By the time war broke out in 1939, Peter was working for the Ministry of Economics, eventually spending most of the war managing an aircraft factory in Graudenz. Christabel & their three sons were living in Berlin until the bombing became too intense. They spent most of the war in a village in the Black Forest. Peter’s friends including Adam von Trott, one of the group who planned the July 20, 1944 assassination of Hitler. When the plot failed, Peter was caught up in the aftermath, arrested & eventually imprisoned in Ravensbrück Concentration Camp. Chris was able to get an interview with the Gestapo officer in charge of Peter’s case & convinced him of Peter’s innocence. He was released & went into hiding for the rest of the war to avoid being called back to his Army unit. The book ends with the arrival of Allied troops at the end of the war.
This is a fascinating memoir that shows a different side to the war. I’ve read many books about the Home Front in England but very few from the German side, let alone by an Englishwoman in Germany. The threat of the Nazis becomes more evident as the years pass.

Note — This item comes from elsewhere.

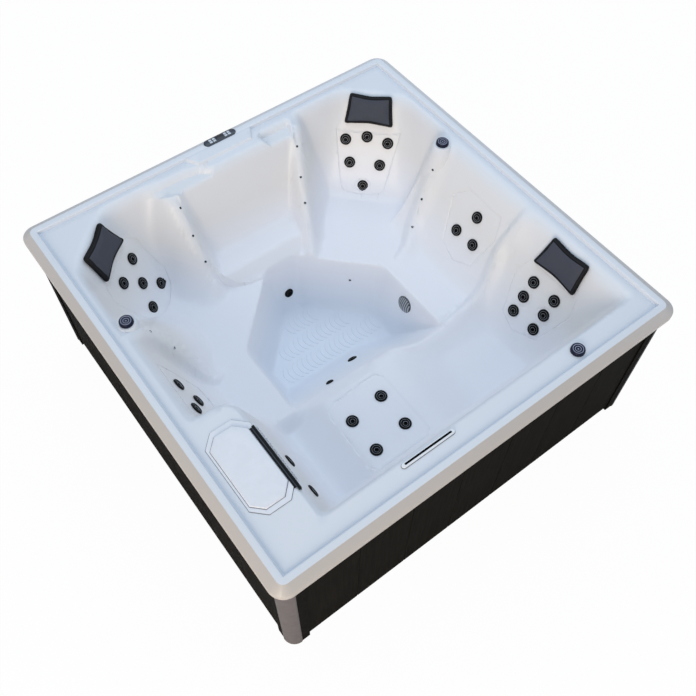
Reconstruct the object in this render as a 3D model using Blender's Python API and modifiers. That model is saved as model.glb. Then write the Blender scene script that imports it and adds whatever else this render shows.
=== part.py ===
"""Acrylic hot tub: a moulded shell with five seats and a lounger, carried by a
frame on a base pan, with cabinet panels, turning jets, valves, filter bay,
pillows and the equipment below the seats. Metres, +Z up, origin at the middle
of the underside, the long front panel at -Y and the keypad at +Y."""

import math

import bmesh
import bpy
from mathutils import Matrix, Vector

for old in list(bpy.data.objects):
    bpy.data.objects.remove(old, do_unlink=True)

# Shell, outline and rim
HALF_WIDTH = 1.065
HEIGHT = 0.850
SHELL_THICKNESS = 0.008
LIP_DEPTH = 0.050
LIP_CORNER_RADIUS = 0.070
LIP_WIDTH = 0.073
LIP_SIDE_WIDTH = 0.035
LIP_FLAT_INNER = HALF_WIDTH - LIP_WIDTH
LIP_FLAT_OUTER = HALF_WIDTH - LIP_SIDE_WIDTH
LIP_ROUND_DROP = 0.012
RECESS_DROP = 0.015
RECESS_RUN = 0.006
DECK_Z = HEIGHT - RECESS_DROP
SHELL_CELL = 0.022
SHELL_DETAIL = 0.125

# Shell, seats: levels below the lip, top edges as shares of the half width
SEAT_DROP = 0.465
COOL_SEAT_DROP = 0.395
SEAT_Z = HEIGHT - SEAT_DROP
COOL_SEAT_Z = HEIGHT - COOL_SEAT_DROP
SEAT_TILT = math.radians(32)
SIDE_TILT = math.radians(20)
LEFT_TILT = math.radians(26)
FRONT_TILT = math.radians(17)
COOL_TILT = math.radians(27)
PLATEAU_TILT = math.radians(20)
SIDE_TOP_SHARE = 0.8920
RIGHT_TOP_SHARE = 0.8732
LEFT_TOP_SHARE = 0.8732
FRONT_TOP_SHARE = 0.8357
CORNER_LEFT_TOP_SHARE = 1.0892
CORNER_RIGHT_TOP_SHARE = 1.0986
COOL_TOP_SHARE = 0.8122
SIDE_TOP = SIDE_TOP_SHARE * HALF_WIDTH
RIGHT_TOP = RIGHT_TOP_SHARE * HALF_WIDTH
LEFT_TOP = LEFT_TOP_SHARE * HALF_WIDTH
FRONT_TOP = FRONT_TOP_SHARE * HALF_WIDTH
CORNER_LEFT_TOP = CORNER_LEFT_TOP_SHARE * HALF_WIDTH
CORNER_RIGHT_TOP = CORNER_RIGHT_TOP_SHARE * HALF_WIDTH
COOL_TOP = COOL_TOP_SHARE * HALF_WIDTH
SEAT_ROUND = 0.080
EDGE_ROUND = 0.024
DECK_ROUND = 0.035

# Shell, footwell
FOOTWELL_Z = 0.075
FOOTWELL_RIM_DROP = 0.480
FOOTWELL_RIM_Z = HEIGHT - FOOTWELL_RIM_DROP
FOOTWELL_TILT = math.radians(14)
FOOTWELL_LEFT_TILT = math.radians(18)
FOOTWELL_FRONT_TILT = math.radians(38)
FOOTWELL_LEFT_SHARE = 0.4225
FOOTWELL_RIGHT_SHARE = 0.3756
FOOTWELL_BACK_SHARE = 0.4573
FOOTWELL_FRONT_SHARE = 0.2254
FOOTWELL_CORNER_LEFT_SHARE = 0.3981
FOOTWELL_CORNER_RIGHT_SHARE = 0.3709
FOOTWELL_LEFT = FOOTWELL_LEFT_SHARE * HALF_WIDTH
FOOTWELL_RIGHT = FOOTWELL_RIGHT_SHARE * HALF_WIDTH
FOOTWELL_BACK = FOOTWELL_BACK_SHARE * HALF_WIDTH
FOOTWELL_FRONT = FOOTWELL_FRONT_SHARE * HALF_WIDTH
FOOTWELL_CORNER_LEFT = FOOTWELL_CORNER_LEFT_SHARE * HALF_WIDTH
FOOTWELL_CORNER_RIGHT = FOOTWELL_CORNER_RIGHT_SHARE * HALF_WIDTH
FOOTWELL_ROUND = 0.035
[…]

Soon, the Bielenbergs are wary with new people, sounding them out before they can speak freely. Even a joke about Hitler or an unguarded comment can lead to prison. Living under such constant strain must have been wearing. Peter was involved on some level with the German Resistance who opposed Hitler & must have been under surveillance. I found it astonishing that Chris didn’t suffer from discrimination because she was English, even as the Allied bombing raids intensified. I can’t imagine that a German woman would have avoided internment in England during the war. It may have been due to class. The Bielenbergs were a comfortable middle-class family & when they move to Rohrbach, the villagers do all they can to make Chris & the children feel at home.

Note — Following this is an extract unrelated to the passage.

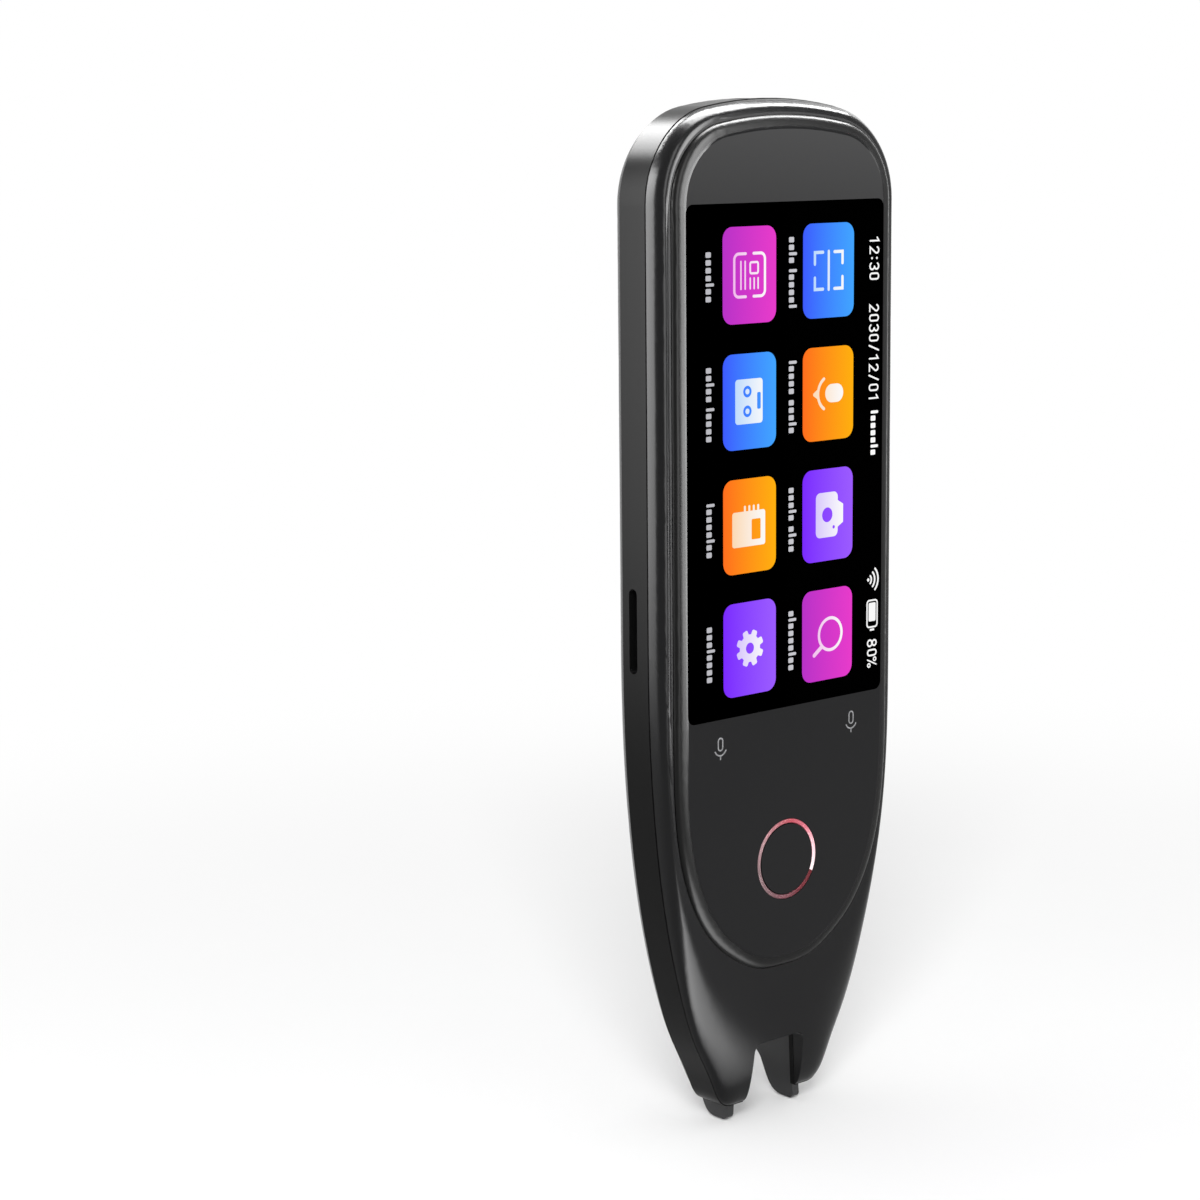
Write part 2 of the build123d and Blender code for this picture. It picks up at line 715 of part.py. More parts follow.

Life in Rohrbach goes on much as it always has, apart from the problems of rationing. There’s only one Nazi in the village but no-one pays any attention to him. When an American airman is shot down & finds his way to the village, the Mayor rings the nearest town for instructions. When told to lock him up, the only police cell is cleaned, the bed made with fresh linen & an enormous meal offered to the exhausted American. I couldn’t help but think of the scene in the movie Mrs Miniver when a German pilot is shot down & spouts Nazi propaganda to the last.
Once Peter is arrested, the pace of the narrative quickens & it reads almost like a thriller. Chris gets permission to see Peter in Ravensbrück & her journey by train (in a compartment with the wife & daughters of the Camp Commandant) & then the long walk around the perimeter of the camp is incredibly tense. Her journey to Berlin to see Lange, the Gestapo officer, & her interrogation, is also full of tension but the anger she feels drives away her nerves. She describes the ruins of the city, meets an old friend who now lives among those ruins, & realises how safe she has been in the country. She is saved from almost certain death when a stranger advises that she leave her train & take the Underground. Later she hears that the train was bombed & many people killed.
On her journey back to Rohrbach, she finds herself alone in a carriage with an SS officer. He tells her of his life in Riga in Latvia &, as his family was persecuted by the Russians, they thought the Germans had come to liberate them. He had Aryan looks so was recruited for the SS & participated in the massacre of Jews in Poland. Once he knows that Chris is not German (she tells him she’s Irish) he pours out his story. When Peter is released from prison, he tells Chris what happened to him through one long night. He never speaks of it again. He was extraordinarily lucky to be prevented by his work from being with the conspirators on July 20 & so was able, with Chris’s help, to be released. Until the war ends, Peter hides near Rohrbach & the whole village must be aware of what is happening.
Chris wrote The Past is Myself in the 1960s & she was criticized for what some critics felt she left out. She does mention the persecution of the Jews & she shelters a Jewish couple for a couple of nights. However, there’s no mention of the Holocaust at all. She acknowledges that she & her family were fortunate. Their life in Rohrbach was comparatively safe, away from the devastating raids of the major cities. The villagers seemed to be sensible, pragmatic people who turned a cynical eye on their government even though they weren’t free to express their feelings too openly. Even Peter’s involvement with the assassination plot was peripheral & he was lucky to be released. Luck seemed to be with the Bielenbergs at every turn. When faced with these criticisms, Chris said that she wrote the book with the knowledge she had at the time. Like many Germans she found it difficult to believe in the enormity of the camps. The newspapers were censored & she just didn’t know, even though she should have been in a position to know as Peter was part of the opposition to the regime. She wrote the book to show another side of Germany to counteract the stereotype of all Germans being Nazis. I think it’s valuable to hear stories from all sides & Chris’s perspective as an Englishwoman is very revealing. The book is a gripping read & I found it fascinating.
Christabel Bielenberg was on Desert Island Discs in November 1992 & I found it very interesting to listen to this after reading the book. I also have the sequel to The Past is Myself, The Road Ahead, on the tbr shelves which describes life after the war when the Bielenbergs lived in Ireland.